U.S. car and light truck sales rose more than 13% last year, continuing a post-recession rebound that has seen sales rise more than 30% over the past two years. Alas, the two publically traded U.S. automakers, General Motors (GM) and Ford (NYSE:F) haven’t seen much of that upside.
[More from YCharts.com:Japan’s Stock Market Crushes Others in 4Q – Here’s How to Sidestep Currency Nastiness]
[More from YCharts.com:In Global Investing World, One Star Fund Manager Gets By On Cab Fare]
GM clocked in with just 4% sales growth for the year according to Motor Intelligence, and Ford’s sales inched forward 5%. Among U.S. manufacturers, only Chrysler shone, with a 20% pick up in sales, but that’s not worth much to investors, as the company remains a subsidiary of Italian car maker Fiat.
[More from YCharts.com:Why Leading Market Strategists See the S&P 500 Hitting 1600 (Or So) in 2013]
Going forward, U.S. light (cars and small trucks) auto sales are expected to ease off the accelerator in 2013. Polk forecasts 15.3 million new car sales for the year, a 6.6% pickup. The expectation is that we won’t crack the 16 million mark until 2015, which would mean a 9-year trek just to get back to what was “normal” pre-crash.
(That 2005 blip above 20 million is to be tossed out; it was anything but normal, fueled by the housing and credit boom that made it all too easy to use a home equity line of credit to buy a new car.)

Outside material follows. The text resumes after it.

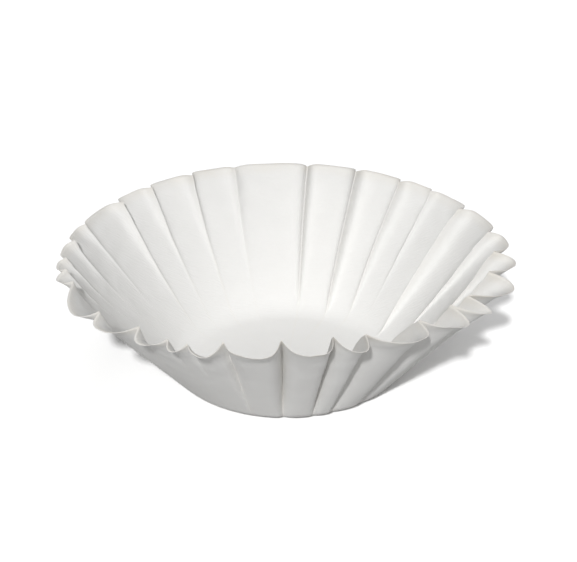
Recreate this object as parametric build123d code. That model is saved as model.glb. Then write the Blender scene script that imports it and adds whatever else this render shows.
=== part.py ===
"""A basket coffee filter: one round sheet of paper, pressed into a fluted cup.

Frame: origin at the centre of the floor's underside, +Z up, -Y the front. Millimetres.

The sheet starts as a flat disc. Its middle stays flat and is the floor. Outside the floor
the sheet turns up through a soft bend and leans outwards as the wall. The wall is a
narrower cone than the flat disc would fill, so the spare paper gathers in flutes: broad
lobes that stand outwards, parted by narrow creases. Some creases run down to the floor and
others fade on the way. How deep they are is worked out level by level, so that every ring
round the wall keeps the length that it had in the flat sheet.
"""

import os
from math import comb, cos, pi, radians, sin, tan

import numpy as np
from build123d import *

# ---------------------------------------------------------------- driving dimensions
blank_diameter = 207.0        # the flat sheet, cut out but not yet pressed
floor_diameter = 83.0         # across the floor, to where the wall's slope would meet it
paper_thickness = 0.15        # creped filter paper
wall_lean = 49.8              # mean slope of the wall above the table, in degrees
wall_squeeze = 3.1            # how much steeper the front and back are, and gentler the sides
squeeze_turn = 7.5            # where the gentlest slope is, in degrees round from +X
floor_bend_radius = 12.0      # bend between the floor and the wall, at mid thickness
crease_rise = 0.2             # climb of a crease for each millimetre it stands inwards
crease_pinch = 0.62           # 0 is an even wave, near 1 is broad lobes and knife creases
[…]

With Ford and GM failing to grab a big piece of sales, the market share winners are obviously Japan and Germany. Volkswagen (which includes the namesake iconic brand, as well as Porsche, Audi and Bentley) saw its U.S. sales jump 30% last year. Toyota (TM) and Honda (HMC) began to rebound from the 2011 manufacturing disruption caused by the devastating earthquake, with sales gains of 27% and 24% respectively. In terms of market share, GM’s market share slid from 19.6% in 2011 to 17.9% last year. Chrysler’s U.S. market share rose from 10.7% to 11.4% and Toyota began to claw back what it lost from the earthquake disruption, with a rebound to 14.4% of market share, up from 12.9% in 2011. (Volkswagen remains a smaller fry in the U.S. market despite its strong 2012: total market share is now 4% up from 3.4% a year ago.)
Toyota stock rallied more than 40% over the past 12 months, as seen in a stock chart, well ahead of the 27% gain in the Nikkei 225, while Honda advanced 17%. Both automakers have had significant jumps since Japan’s mid-December national elections.

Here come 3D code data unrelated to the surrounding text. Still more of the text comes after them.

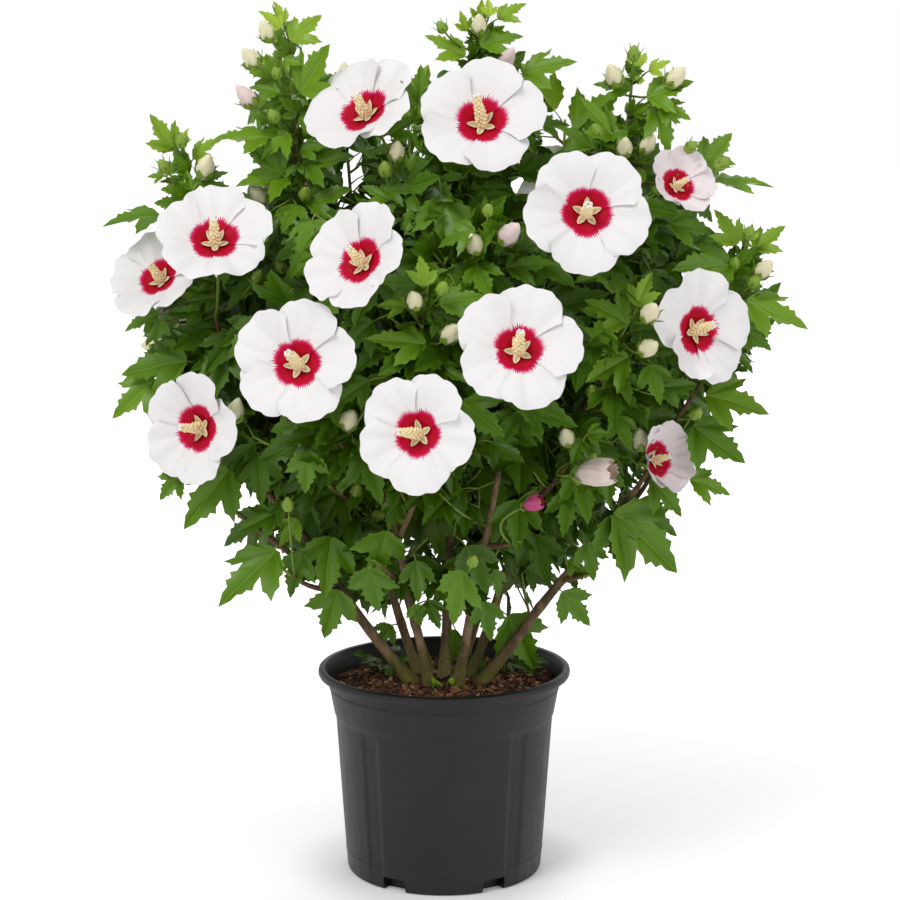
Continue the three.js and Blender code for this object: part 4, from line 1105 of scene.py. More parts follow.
# The stems carry short leafy shoots of their own, which fill the clump low down
stemGrowth = {
    "first": 0.26, "last": 0.97, "spacing": 0.012, "size": 0.038, "smallest": 0.7, "largest": 1.15,
    "spurSize": 0.8, "spray": "skirt_front",
}
for order, line in enumerate(stemLines.values()):
    name, low, high = stemGrowth["spray"], stemGrowth["first"], stemGrowth["last"]
    count = round(line["length"] * (high - low) / stemGrowth["spacing"])
    for k in range(count):
        key = order * 61 + k + 0.7
        share = mixOf(low, high, (k + 0.5) / count)
        turn = chance(order, 19) * 2 * pi + k * golden
        size = stemGrowth["size"] * spreadOf(stemGrowth["smallest"], stemGrowth["largest"], key, 6)
        sites.append(siteOn(name, order, line, share, turn, key, size))
        if k % leafGrowth["spurEvery"] == 1:
            for site in growSpur(name, order, line, key, share, turn, False, 0.0):
                sites.append({**site, "size": site["size"] * stemGrowth["spurSize"], "share": None})


# A thin twig from a spray's stem to a leaf's stalk, with smaller leaves on it
companionLook = {"least": 0.004, "first": 0.8, "smallest": 0.6, "largest": 0.85}


def growCompanions(name, order, root, stalkRoot, direction, size, key, count, bow, young):
    look = companionLook
    if np.linalg.norm(stalkRoot - root) < look["least"]:
        return
    twig = quadratic(root, mixOf(root, stalkRoot, 0.5) - upward * bow, stalkRoot, 8)
    addTwig("side", twig, twigLook["sideRadius"], twigLook["sideTipRadius"])
    for i in range(count):
        at, turn = (i + look["first"]) / count, chance(key, 3) * 2 * pi + i * golden
        small = size * spreadOf(look["smallest"], look["largest"], key, i)
        sites.append(siteOn(name, order, twig, at, turn, key + i + 0.25, small, young, tangent=direction))


# The leaves whose tips mark the crown's outline, with smaller ones behind each
reachGrowth = {
    "size": 0.054, "smallest": 0.85, "largest": 1.1, "rootAway": 1.25, "longest": 0.8, "faceOut": 0.2,
    "faceUp": 0.1, "middleY": 0.06, "youngFrom": 0.6, "youngTo": 0.74, "youngShare": 0.8,
    "companions": 3, "fewest": 1, "bow": 0.004,
}


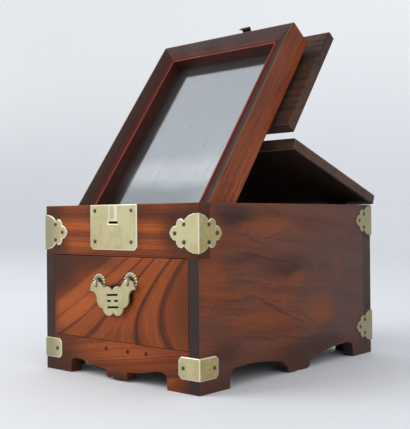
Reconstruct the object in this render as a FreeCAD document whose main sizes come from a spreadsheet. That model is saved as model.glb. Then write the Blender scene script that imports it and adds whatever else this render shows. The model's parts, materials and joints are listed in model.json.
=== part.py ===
import FreeCAD, Part
import math
import os
import Sketcher

# A vanity box with a drawer below, a shallow tray above, and a mirror under a lid that
# folds in two. Millimetres; the origin is on the floor under the middle of the case,
# X to the right, Y to the back, Z up. The lid stands as it does in use: its rear leaf a
# little raised, its front leaf folded back with the mirror leaning in the tray.

SIZES = {
    # Case
    "case_width": 190,
    "case_depth": 263,
    "case_height": 150,
    "side_thick": 11,
    "back_thick": 12.5,
    "rail_thick": 13.5,
    "rail_height": 44,
    "apron_thick": 11,
    "apron_height": 33,
    "floor_thick": 8,
    "groove_depth": 4,
    "tray_depth": 34,
    # Feet and arches cut in the lower edges
    "foot_front": 37,
    "foot_back": 35,
    "foot_apron": 35,
    "foot_rise": 9,
    "arch_height": 15.5,
    "arch_end": 8,
    "pendant_width": 33,
    "pendant_place": 3,
    "apron_arch": 13.5,
    "apron_pendant": 26,
    "pendant_foot": 1.2,
    # Lid, in two leaves
    "lid_thick": 11,
    "lid_overhang": 2,
    "lid_round": 2,
    "fold_from_front": 116,
    "leaf_gap": 1,
    "batten_thick": 6,
    "batten_width": 18,
    "batten_front": 24,
    "batten_from_fold": 10,
    "batten_inset": 6.8,
    # Mirror frame
    "frame_side_gap": 1.2,
    "frame_front_gap": 5,
    "frame_rear_gap": 2.5,
    "frame_floor_gap": 0.2,
    "member_width": 18.5,
    "member_round": 1.8,
    "slope_width": 15,
    "slope_drop": 6.2,
    "bead_drop": 5.6,
    "bead_foot": 7.4,
    "rabbet_width": 6,
    "glass_drop": 18,
    "glass_thick": 3,
    "rest_gap": 0.35,
    # Drawer
    "drawer_side_gap": 0.7,
    "drawer_low_gap": 0.4,
    "drawer_top_gap": 0.6,
    "drawer_depth": 245,
    "drawer_front_thick": 12,
    "drawer_wall": 7,
    "drawer_wall_height": 60,
    "drawer_bottom_thick": 5,
    "rabbet_depth": 6,
    "peg_width": 2,
    "peg_length": 14,
    # Drawer pull
    "fitting_place": -2.5,
    "pull_place": -0.8,
    "pull_half": 19.9,
    "pull_drop": 26.4,
    "pull_height": 84,
    "pull_rise": 1.1,
    "pull_tilt": 4,
    "ring_radius": 2.1,
    "wire_radius": 0.6,
    "wire_play": 0.1,
    "rosette_radius": 7.95,
    "rosette_thick": 0.9,
    "dish_radius": 4.6,
    "dish_floor": 0.5,
    "bead_inset": 1.25,
    "bead_radius": 1.15,
    "bead_height": 1.7,
    "bead_count": 16,
    "tail_length": 8,
    "tail_thick": 1,
    "pull_thick": 1.4,
    "pull_hole": 1.9,
    "bar_height": 1.8,
    "bar_half": 6.9,
    # Lock plate and hasp
    "lock_half": 29.3,
    "lock_height": 39,
    "lock_corner": 3,
    "plate_thick": 1,
    "slot_half": 6,
    "slot_height": 2,
    "slot_drop": 15.4,
    "slot_depth": 8,
    "strip_half": 3.6,
    "strip_rise": 0.8,
    "strip_gap": 1.6,
    "lock_nail_half": 22.8,
    "lock_nail_inset": 5.2,
    "hasp_half": 5.2,
    "hasp_knuckle": 1.9,
    "hasp_thick": 1.2,
    "hasp_lip": 4.7,
    "hasp_pin_out": 2.6,
    "hasp_pin_drop": 0.4,
    "hasp_plate_length": 20,
    "hasp_swing": 28,
    # Hinges
    "leaf_thick": 1,
    "leaf_length": 28,
    "pin_radius": 0.95,
    "pin_play": 0.05,
    "knuckle_gap": 0.3,
    "middle_half": 4.85,
    "hinge_mount_gap": 2.5,
    "rear_hinge_half": 12,
    "rear_knuckle": 2.3,
    "rear_pin_out": 2.5,
    "rear_pin_drop": 2.8,
    "fold_hinge_inset": 53,
    "fold_hinge_half": 11,
    "fold_knuckle": 2.4,
    "fold_pin_rise": 2.95,
    "fold_relief": 2.1,
    # Corner mounts
    "mount_thick": 1,
    "top_front_half": 16,
    "top_front_length": 31,
    "top_front_drop": 24,
    "top_front_shift": 3.4,
    "back_half": 15,
    "back_length": 28.5,
    "top_back_drop": 15.8,
    "low_back_rise": 28,
    "low_front_half": 9,
    "low_front_length": 22,
    "low_front_rise": 20,
    "low_front_clip": 3,
    # Nails
    "nail_head": 1.8,
    "nail_head_height": 0.8,
    "nail_width": 1.4,
    "nail_length": 9,
    "apron_peg": 3,
    "apron_peg_rise": 0.5,
}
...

The newly elected Liberal Democrat Party pushed forward on a platform of economic reform designed to give more than lip service to jumpstarting the moribund economy. Bringing down the value of the yen is one of the key components to help boost export competitiveness. The yen has fallen 3% versus the dollar, and 4% against the euro since the election, and is down more than 10% against both currencies over the past three months. Continued yen weakness would be a nice draft for the Japanese automakers to ride.
For investors, the recent price run-up in Toyota hasn’t pushed the valuation needle much. While Toyota’s earnings have rebounded from its post-earthquake lows, and now stand higher than even before the global recession, the stock’s PE ratio remains low.
That’s no doubt been partly a function of the lingering litigation related to the sudden-acceleration problem that causes Toyota to recall 14 million cars in 2009 and 2010.
In late December, Toyota announced it had reached a preliminary settlement in the U.S. to compensate owners for the loss of value to their recalled cars. (Lawsuits claiming injury or death related to the sudden-acceleration problem are separate, and will begin litigation in the coming months.) Toyota announced it plans to take a $1.1 billion one-time charge against earnings to cover the settlement costs. For the most recent 12 months, Toyota had earnings before interest and taxes (EBIT) of more than $13.5 billion. Since that settlement was announced Toyota’s stock price is up 4.3%, compared to 2.8% gains in both the Nikkei and the S&P 500.
Carla Fried, a senior contributing editor at ycharts.com, has covered investing for more than 25 years. Her work appears in The New York Times, Bloomberg.com and Money Magazine. She can be reached at firstname.lastname@example.org.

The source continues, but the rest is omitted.